3. However, it may assist the Applicant in understanding the situation if the position is made clear. The Applicant in his IT1 states that his employment ceased on the 30 July 1996. The three months time limit therefore for application to be received at the Tribunal is 29 October 1996 (a Tuesday). The application was in fact received on 31st October 1997. An inspection of the envelope in which the application was sent with the use of a magnifying glass reveals the Post Office date stamp to be the 29 October 1996. The application was actually signed on the 26 October 1996. The Applicant in letters to the Tribunal dated the 21 August 1997 attempts to explain the reason why the application was late. Even if the application had been received on the 30 July [the Chairman must have meant 30th October] the day after it was posted it would still have been one day out of time. [We interpose to say, that that must be correct because even if the effective date of termination was 31st July, to be in time the application would have to be received not later than 30th October and it was received on 31st October.] The Applicant in his letters complains about his treatment from his Trade Union and the advice given. It seems to the Chairman that that is where the Applicant's complaint lies, if there is any complaint, and that his remedy does not lie at the Tribunal.
4. ... the Applicant withdrew his application at the Tribunal and at that time had the advice of his Trade Union representative."
The appellant's Notice of Appeal seeks make a large number of points, as does his skeleton argument, to which Mr Adeboye has added today. The main points seem to us to be as follow. Firstly, Mr Adeboye says that his Originating Application was only one day late and that was the fault of the Post Office. Well of course he chose to leave his Originating Application to the last minute, but in any event he did not take up the Chairman's suggestion of a preliminary hearing to consider whether the tribunal had jurisdiction to hear his claims and should hear them, notwithstanding that the Originating Application was late to a very limited extent.

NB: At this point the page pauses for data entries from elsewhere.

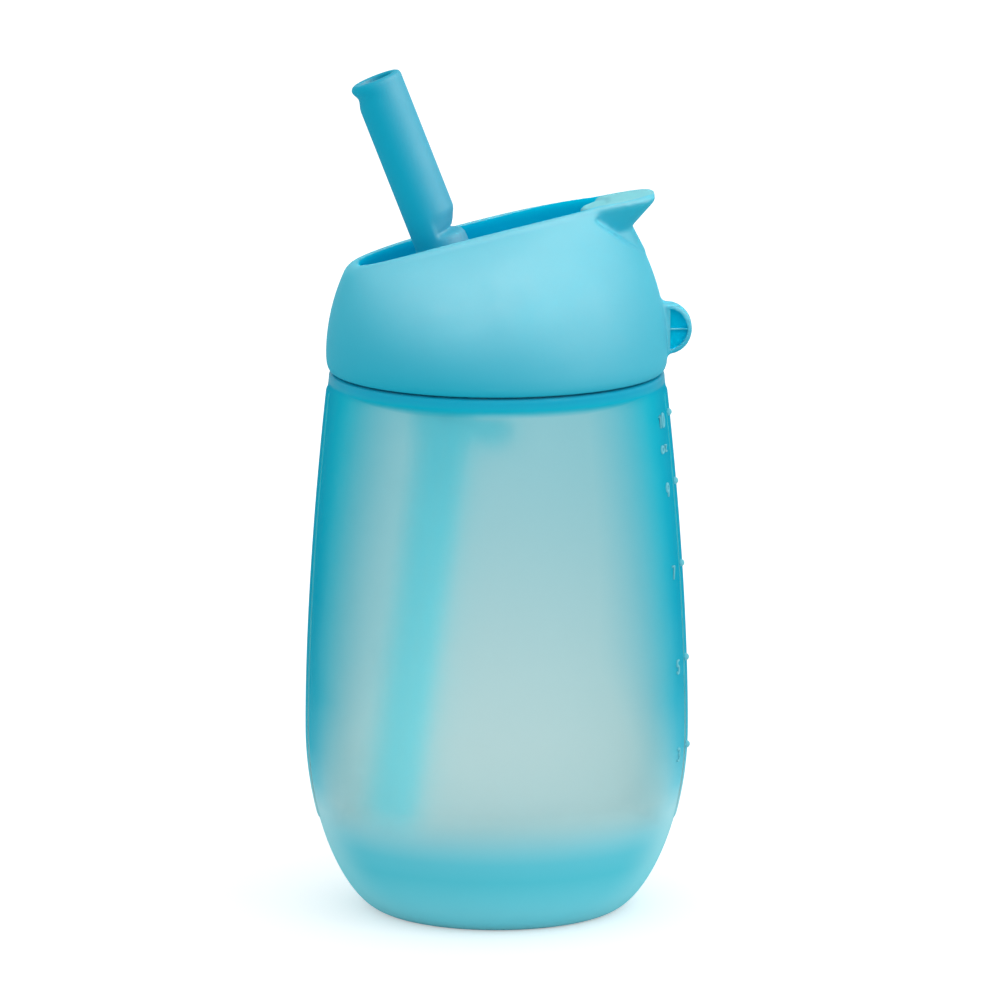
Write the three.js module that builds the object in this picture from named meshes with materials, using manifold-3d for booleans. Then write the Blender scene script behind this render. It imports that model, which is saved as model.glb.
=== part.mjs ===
// Spill-proof straw cup: a translucent bottle, a screw-on domed lid with a slanted trough, a soft
// straw spout that folds back over the trough, and a dip tube that opens for washing.
// Millimetres, +Z up, origin at the centre of the foot. The drinker's side is -X.
import * as THREE from 'three';
import { mergeVertices } from 'three/addons/utils/BufferGeometryUtils.js';
import Module from 'manifold-3d';

const wasm = await Module();
wasm.setup();

// ---- driving dimensions ---------------------------------------------------------------------
const AROUND = 48; // straight sides round the cup
const GAP = 0.3; // clearance between neighbouring pieces

// bottle
const FOOT_RADIUS = 22.5;
const BELLY_RADIUS = 35.5;
const BELLY_HEIGHT = 34;
const SHOULDER_RADIUS = 31.15;
const SHOULDER_HEIGHT = 100;
const HEEL_PULL = { out: 5.1, up: 0.9, reach: 19 }; // how the foot sweeps out and up into the belly
const SHOULDER_PULL = { out: 2.3, up: 20, reach: 20 }; // how the belly draws in to the shoulder
const WALL = 1.6;
const FLOOR = 3.6;
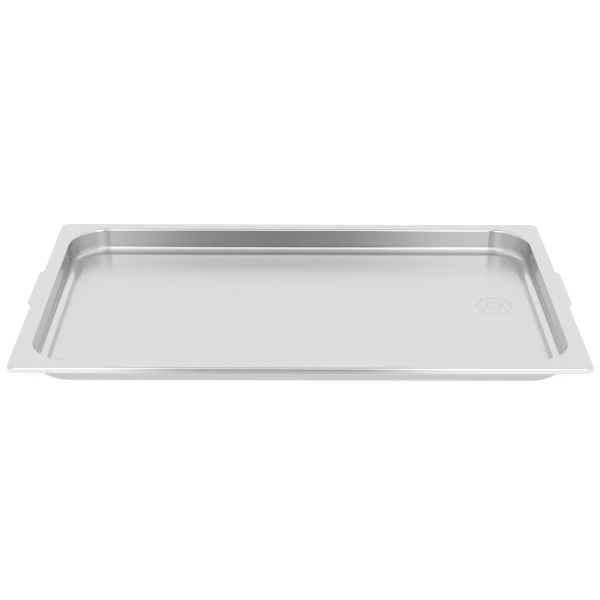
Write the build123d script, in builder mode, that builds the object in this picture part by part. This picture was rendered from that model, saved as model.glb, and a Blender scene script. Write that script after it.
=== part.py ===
from build123d import *
import math
import os

# Deli food pan, 1/1 gastronorm size, drawn from one sheet, with a drop handle on each short side.
# Origin: centre of the underside. +X runs along the long side, +Z is up. Millimetres.

# Sheet and overall size
sheet = 0.8
pan_length = 530.0
pan_width = 325.0
pan_height = 25.8

# Rim and its turned-down lip, which flares out a little towards its lower edge
rim_corner_radius = 9.0
lip_depth = 5.0
lip_flare = 15.0
lip_bend_radius = 2.4
rim_underside = pan_height - sheet
lip_bottom = pan_height - lip_depth
lip_width = sheet / math.cos(math.radians(lip_flare))

# Basin
basin_inset = 17.0
basin_corner_radius = 39.0
basin_draft = 3.0
mouth_radius = 2.6
floor_radius = 7.5

# Floor panel, raised a little so that the pan stands on a ring round it
panel_rise = 0.4
panel_foot_inset = 26.0
panel_top_inset = 31.2

# Flat tab in the middle of each short side, where the lip is cut away
tab_width = 77.0
tab_reach = 2.0
tab_corner_radius = 5.0
tab_plate_depth = 12.0
tab_centre = pan_length / 2 + tab_reach - tab_plate_depth / 2
relief_gap = 0.7
lip_cut_inset = 3.2

# Drop handles: a bent wire that turns in two clips
wire_radius = 2.0
running_gap = 0.05
handle_width = 66.0
handle_drop = 17.0
grip_bend_radius = 7.0
pivot_bend_radius = 3.0
pivot_reach = 49.0
wire_end_chamfer = 0.5

# Clips: a strip rolled round the wire, its leaf spot-welded under the rim
clip_sheet = 0.8
clip_width = 10.0
clip_centre = 42.0
leaf_inset = 13.4
bore_radius = wire_radius + running_gap
barrel_radius = bore_radius + clip_sheet
mouth_gap = 0.6
weld_radius = 1.6
weld_depth = 0.2
weld_taper = 60
half_turn = 180

# Pivot line of each handle
pivot_inset = 6.0
pivot_x = pan_length / 2 - pivot_inset
pivot_z = rim_underside - barrel_radius

basin_length = pan_length - 2 * basin_inset
basin_width = pan_width - 2 * basin_inset
inner_depth = pan_height - sheet
same_height = 0.01


def basin_edges(part, height):
    """Edges of the basin's outline that lie flat at a height, without those of the lip."""
    margin = basin_inset - lip_depth
    return (
        part.edges()
        .filter_by_position(Axis.Z, height - same_height, height + same_height)
        .filter_by(lambda edge: abs(edge.center().X) < pan_length / 2 - margin)
        .filter_by(lambda edge: abs(edge.center().Y) < pan_width / 2 - margin)
    )


def panel_outline(height, inset):
    """Rounded rectangle concentric with the basin, at an inset from the rim's outer face."""
    with BuildSketch(Plane.XY.offset(height)) as outline:
        RectangleRounded(
            pan_length - 2 * inset,
            pan_width - 2 * inset,
            basin_corner_radius - (inset - basin_inset),
        )
    return outline.sketch


def basin_form(top, depth, spread, bend):
    """Drafted basin with a rounded bottom edge; spread sets its faces outside the inner ones."""
    with BuildPart() as form:
        with BuildSketch(Plane.XY.offset(top)):
            RectangleRounded(basin_length + 2 * spread, basin_width + 2 * spread, basin_corner_radius + spread)
        extrude(amount=-depth, taper=basin_draft)
        fillet(form.faces().sort_by(Axis.Z)[0].edges(), bend)
    return form.part


basin_outside = basin_form(rim_underside, rim_underside, sheet, floor_radius + sheet)
basin_inside = basin_form(pan_height, inner_depth, 0, floor_radius)

# Pan shell
with BuildPart() as pan_shell:
    # Rim block, rounded over at the top where the lip turns down
    with BuildSketch(Plane.XY.offset(lip_bottom)):
        RectangleRounded(pan_length, pan_width, rim_corner_radius)
    extrude(amount=lip_depth, taper=lip_flare)
    fillet(pan_shell.faces().sort_by(Axis.Z)[-1].edges(), lip_bend_radius)
    # Hollow under the rim, which leaves the lip
    with BuildSketch(Plane.XY.offset(lip_bottom)):
        RectangleRounded(pan_length - 2 * lip_width, pan_width - 2 * lip_width, rim_corner_radius - lip_width)
    extrude(amount=lip_depth - sheet, taper=lip_flare, mode=Mode.SUBTRACT)
    hollow_top = pan_shell.edges().filter_by_position(Axis.Z, rim_underside, rim_underside)
    fillet(hollow_top, lip_bend_radius - sheet)
    # Basin, with its mouth rounded into the rim
    add(basin_outside)
    fillet(basin_edges(pan_shell, rim_underside), mouth_radius - sheet)
    add(basin_inside, mode=Mode.SUBTRACT)
    fillet(basin_edges(pan_shell, pan_height), mouth_radius)
    # Raised floor panel
    add(loft([panel_outline(sheet, panel_foot_inset), panel_outline(sheet + panel_rise, panel_top_inset)],
             mode=Mode.PRIVATE))
    add(loft([panel_outline(0, panel_foot_inset), panel_outline(panel_rise, panel_top_inset)],
             mode=Mode.PRIVATE), mode=Mode.SUBTRACT)
    # Lip cut away at the middle of both short sides
    with BuildSketch(Plane.XY.offset(lip_bottom)):
        with Locations((-pan_length / 2, 0), (pan_length / 2, 0)):
            Rectangle(2 * lip_cut_inset, tab_width + 2 * relief_gap)
    extrude(amount=lip_depth, mode=Mode.SUBTRACT)
    # Flat tabs, level with the rim
    with BuildSketch(Plane.XY.offset(rim_underside)):
        with Locations((-tab_centre, 0), (tab_centre, 0)):
            RectangleRounded(tab_plate_depth, tab_width, tab_corner_radius)
    extrude(amount=sheet)
pan_shell.part.label = "pan_shell"


def make_clip(side, across):
    """Clip on the left (-1) or right (+1) end; across is -1 for the front clip, +1 for the rear."""
    with BuildPart() as clip:
        # Barrel and leaf, drawn in the plane across the wire with the basin towards +X
        with BuildSketch(Plane.XZ) as section:
            Circle(barrel_radius)
            Circle(bore_radius, mode=Mode.SUBTRACT)
            with Locations((bore_radius, bore_radius / 2 + mouth_gap)):
                Rectangle(bore_radius, bore_radius - 2 * mouth_gap, mode=Mode.SUBTRACT)
            with Locations((0, bore_radius)):
                Rectangle(leaf_inset - pivot_inset, clip_sheet, align=(Align.MIN, Align.MIN))
        extrude(amount=clip_width / 2, both=True)
        # Spot-weld mark pressed into the leaf
        with BuildSketch(Plane.XY.offset(bore_radius)):
            with Locations(((leaf_inset - pivot_inset + bore_radius) / 2, 0)):
                Circle(weld_radius)
        extrude(amount=weld_depth, taper=weld_taper, mode=Mode.SUBTRACT)
    turned = clip.part if side < 0 else clip.part.rotate(Axis.Z, half_turn)
    return turned.translate(Vector(side * pivot_x, across * clip_centre, pivot_z))


def make_handle(side):
    """Wire handle hanging straight down from its pivot line on the left (-1) or right (+1) end."""
    x = side * pivot_x
    grip_z = pivot_z - handle_drop
    half = handle_width / 2
    with BuildPart() as handle:
        with BuildLine() as path:
            FilletPolyline(
                (x, -pivot_reach, pivot_z),
                (x, -half, pivot_z),
                (x, -half, grip_z),
                (x, half, grip_z),
                (x, half, pivot_z),
                (x, pivot_reach, pivot_z),
                radius=[pivot_bend_radius, grip_bend_radius, grip_bend_radius, pivot_bend_radius],
            )
        with BuildSketch(Plane(origin=(x, -pivot_reach, pivot_z), z_dir=(0, 1, 0))):
            Circle(wire_radius)
        sweep()
        ends = handle.faces().filter_by(Axis.Y)
        chamfer(ends.edges(), wire_end_chamfer)
    return handle.part


os.makedirs("parts", exist_ok=True)
export_step(pan_shell.part, "parts/pan_shell.step")

for side, side_name in ((-1, "left"), (1, "right")):
    drop_handle = make_handle(side)
    drop_handle.label = f"{side_name}_handle"
    export_step(drop_handle, f"parts/{side_name}_handle.step")
    for across, place_name in ((-1, "front"), (1, "rear")):
        clip = make_clip(side, across)
        clip.label = f"{side_name}_{place_name}_clip"
        export_step(clip, f"parts/{side_name}_{place_name}_clip.step")
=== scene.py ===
import bpy
import math
from mathutils import Matrix, Vector


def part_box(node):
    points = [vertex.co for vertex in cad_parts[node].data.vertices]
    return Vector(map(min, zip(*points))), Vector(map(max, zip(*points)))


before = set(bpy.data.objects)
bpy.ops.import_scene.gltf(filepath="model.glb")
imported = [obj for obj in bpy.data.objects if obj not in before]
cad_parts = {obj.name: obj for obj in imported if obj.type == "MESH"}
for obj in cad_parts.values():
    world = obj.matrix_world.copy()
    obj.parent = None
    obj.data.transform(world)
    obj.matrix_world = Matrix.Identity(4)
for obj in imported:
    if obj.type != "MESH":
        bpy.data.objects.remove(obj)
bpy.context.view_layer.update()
scene = bpy.context.scene

# ---------------------------------------------------------------- measures, in metres
PAN_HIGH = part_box("pan_shell")[1]
PAN_TOP = PAN_HIGH.z
TAB_REACH = 0.002
HALF_LENGTH = PAN_HIGH.x - TAB_REACH
HALF_WIDTH = PAN_HIGH.y
RIM_CORNER = 0.009
PANEL_INSET = 0.0312
PANEL_EDGE = 0.0004
PANEL_LOW = 0.003
PANEL_HIGH = 0.004

# Outer bend, mouth and walls of the basin, as insets from the rim's outline
BEND_INSET = 0.0012
MOUTH_INSET = 0.0158
WALL_INSET = 0.0150
WALL_INSET_FULL = 0.0160

# Etched mark: place on the floor, half sizes of its two hexagons, line and soft edge
MARK_X = 0.198
MARK_Y = 0.010
MARK_OUTER = 0.0165
MARK_INNER = 0.0075
MARK_LINE = 0.0005
MARK_SOFT = 0.0003
HEXAGON_TURN = math.pi / 6

# Handles and the spot welds of their clips
LEG_Y = 0.033
LEG_HALF = 0.0022
WORN_Y = 0.036
WELD_X = 0.25428
WELD_Y = 0.042
WELD_RING = 0.0021

# ---------------------------------------------------------------- finish of the pan
ROUGH_RING = 0.15
ROUGH_FLOOR = 0.24
ROUGH_RIM = 0.21
ROUGH_WALL = 0.12
ROUGH_CORNER = 0.34
ROUGH_GRAIN = 0.05
ROUGH_CLOUD = 0.04
ROUGH_RUBBED = 0.05
ROUGH_SCRATCH = 0.03
ROUGH_MARK = 0.10
DRAWN_NORMAL_START = 0.86
DRAWN_NORMAL_FULL = 0.50
# Painted shade: the walls' colour is darkened, and the short side walls darker still
WALL_PAINTED_SHADE = 0.80
SIDE_WALL_PAINTED_SHADE = 0.93
MARK_LEVEL = 0.88
BROAD_LEVEL = 0.014
GRAIN_LEVEL = 0.02
SCRATCH_LEVEL = 0.01
DULL_STEEL = (0.712, 0.710, 0.706, 1.0)
CLEAN_STEEL = (0.752, 0.751, 0.748, 1.0)
STRETCH = 0.5
GRAIN_LENGTHEN = 0.02
GRAIN_SCALE = 2600.0
GRAIN_HEIGHT = 0.0000015
WAVE_SCALE = 14.0
WAVE_HEIGHT = 0.00006
SCRATCH_HEIGHT = 0.000001
SCRATCH_SLANT = 0.35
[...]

Secondly, Mr Adeboye says that the respondent was allowed to resist his claims, although their Notice of Appearance was late. That, in our view, can be neither here nor there, if Mr Adeboye did not proceed with his claim even to the extent of a preliminary hearing of the issue of jurisdiction. The Industrial Tribunal never got to the Notice of Appearance in those circumstances.
Thirdly, Mr Adeboye contends that the Chairman suggested a short adjournment. In our view, that is neither here nor there. Adjournments are often useful for a variety of reasons and it appears from the Chairman's reasons for dismissing the application on withdrawal on 8th August 1997, that the short adjournment was taken after the Chairman himself had attempted to make sure that Mr Adeboye and his representative were aware of the differing tests for extending time according to whether it was an unfair dismissal claim or a racial discrimination claim.

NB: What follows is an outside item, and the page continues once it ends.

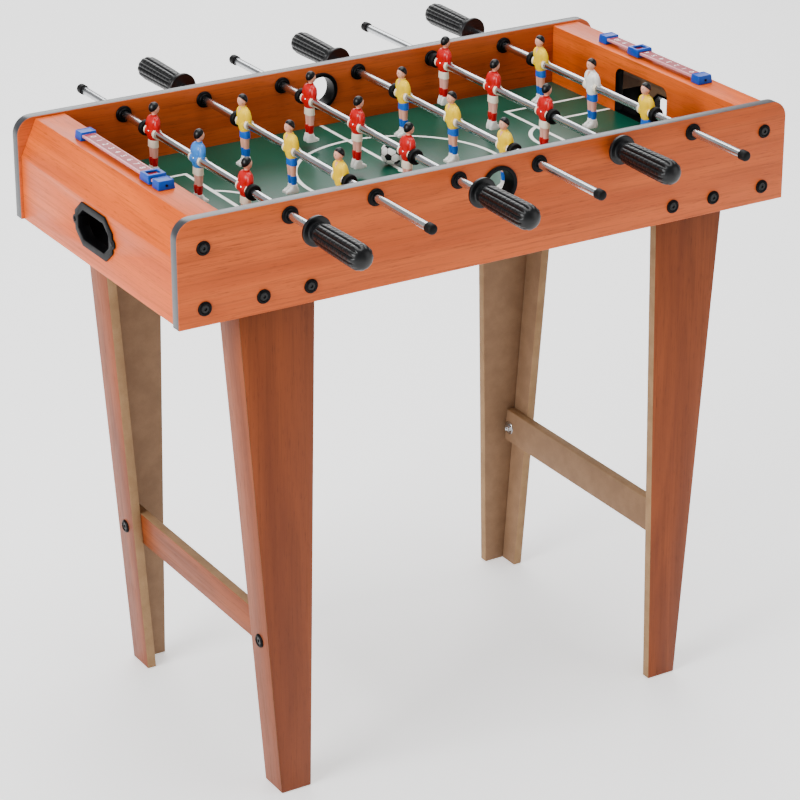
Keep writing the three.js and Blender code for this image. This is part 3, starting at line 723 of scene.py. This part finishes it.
SCORE_STEPS = 11
DIGIT_HEIGHT = 8.5
RAIL_HALF_WIDTH, LABEL_HALF_WIDTH = 7, 5.4
RAIL_LOW, RAIL_HIGH = 3.7, 6.7  # above the rail's lowest point
BLOCK_LENGTH = 14
for name, side in (("left", -1), ("right", 1)):
    low, high = span(f"{name}_scorer_rail")
    centre, half = (low + high) / 2, (high.y - low.y) / 2
    rail_low, rail_high = low.z + RAIL_LOW, low.z + RAIL_HIGH
    rail = slab((centre.x - RAIL_HALF_WIDTH, low.y + 1, rail_low),
                (centre.x + RAIL_HALF_WIDTH, high.y - 1, rail_high - 0.25), 0.5, 2)
    piece(f"{name}_score_rail", rail, "table", ["rail"], [f"{name}_scorer_rail"])
    strip = slab((centre.x - LABEL_HALF_WIDTH, low.y + BLOCK_LENGTH + 1, rail_high - 0.3),
                 (centre.x + LABEL_HALF_WIDTH, high.y - BLOCK_LENGTH - 1, rail_high - 0.1))
    piece(f"{name}_score_label", strip, "table", ["label"])
    reach = half - BLOCK_LENGTH - 10
    digits = []
    for step in range(SCORE_STEPS):
        digit = numeral(str(step), DIGIT_HEIGHT)
        y = centre.y - side * (reach - 2 * reach * step / (SCORE_STEPS - 1))
        digits.append(put(digit, (centre.x, y, rail_high - 0.06), (0, 0, side * pi / 2)))
    piece(f"{name}_score_numerals", join(*digits), "table", ["numeral"])
    blocks = []
    for end in (-1, 1):
        y0, y1 = sorted(centre.y + end * out for out in (half, half - BLOCK_LENGTH))

        def draft(sx, sy, sz, end=end):
            return (-0.7 * sx if sz > 0 else 0, -1.2 * end if sz > 0 and sy == end else 0, 0)

        block = slab((low.x, y0, low.z), (high.x, y1, high.z), 0, shear=draft)
        top = [f for f in block.faces if f.normal.z > 0.9]
        bmesh.ops.inset_region(block, faces=top, thickness=2.0, depth=-0.9)
        soften(block, 0.7, 3, 25)
        # A black disc flush with the block's end: painted shade standing in for the small hole there
        hole_shade_disc = turned([(0, -0.5), (1.3, -0.5), (1.3, 0.4), (0, 0.4)], 20)
        put(hole_shade_disc, (centre.x, centre.y + end * (half - 0.4), centre.z - 0.5))
        blocks += [(block, 0), (hole_shade_disc, 1)]
    piece(f"{name}_score_blocks", join(*blocks), "table", ["blue", "black"])

    slider = from_node(f"{name}_scorer_slider")
    at, top = middle(f"{name}_scorer_slider"), span(f"{name}_scorer_slider")[1].z
    for vert in slider.verts:  # draws the ends of the slider's top in
        if abs(vert.co.y - at.y) > 9 and vert.co.z > top - 1:
            vert.co.y = at.y + (vert.co.y - at.y) * 0.82
    soften(slider, 0.45, 2, 25)
    piece(f"{name}_score_slider", slider, f"{name}_score_marker", ["blue"],
          [f"{name}_scorer_slider"])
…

Fourthly, Mr Adeboye accuses the respondent of misleadingly suggesting that his employment terminated on 30th July 1996, rather than 31st July 1996. But we have already said that in a case of constructive dismissal, it is arguable to say the very least that the contract terminates on the day when the employee decides that he can no longer continue to work for the employer in light of the employer' behaviour. It is arguable, at the very least, that that must be on the day when he writes the letter saying that he can work for the employer no longer. In any event, we can see no intent to mislead on the part of the respondent. Whether it was one day or two days late, the Originating Application was firstly, late, and secondly, not much late.
Fifthly, Mr Adeboye accuses the respondent's representative of misleading conduct and conspiracy, generally, with his own trade union representative. Having looked at all the papers we can see no substance in that.
Sixthly, Mr Adeboye says that he had a difference with his trade union representative who wanted him to withdraw his application, whereas Mr Adeboye did not want to do so. But we really have no good reason to doubt what the Chairman said in the reasons for his original decision; and in response to the application for review. On the basis of those reasons, there is no reason to believe that the Chairman was aware of any dispute between Mr Adeboye and his representative to put him on notice that Mr Adeboye might not willingly be withdrawing the application when the application to withdraw was made in his presence before the Chairman. He was there when his representative withdrew his application.
Seventhly, and obviously of great concern to this tribunal, is Mr Adeboye's allegation, particularly this morning, that he was put under pressure by the Chairman to withdraw his application. If we thought that there was any possible substance in that, we would not hesitate to let this matter proceed to a full appeal hearing so that that matter could be further investigated. But we find the suggestion totally inconsistent with the extended reasons which clearly intimate that the Chairman was anxious that the applicant should be aware of the different basis for extending time in unfair dismissal cases on the one hand, and in discrimination claims on the other where the tribunal had a very wide discretion to extend time if it was just and equitable to do so. Mr Adeboye says that the Chairman said that if he went ahead it would cost him a lot of money, but factually that certainly was not correct and we cannot see why this helpful Chairman should say it. We regret to say that we find Mr Adeboye's suggestion of pressure from the Chairman not only unsustainable, but quite contrary to what appears in the extended reasons and in the generally helpful terms of the review, where the Chairman was anxious to explain how limited his powers were in circumstances where Mr Adeboye's representative had withdrawn his application.
So far as the tribunal was concerned and the Chairman of the tribunal was concerned, and it is the tribunal's decision which is challenged on this appeal, not the quality of Mr Adeboye's representation by his union representative, the withdrawal of Mr Adeboye's application was done by his representative in front of the Chairman of the tribunal with Mr Adeboye's apparent consent. We do not have any general discretion to let Mr Adeboye to have a second bite in the interests of justice, if indeed the interests of justice would be served by letting him have a second bite.
We must have some basis of challenge to the tribunal's decision based on a point of law: same case that the tribunal erred in law in some way which we can see and understand today and deem to be arguable. We have gone to some length to explain our reasoning to Mr Adeboye. We cannot see any point of law here. It follows that there is nothing which this tribunal can do, whether or not Mr Adeboye was well-served by his union on this occasion. For all those reasons, the appeal must be dismissed at this stage.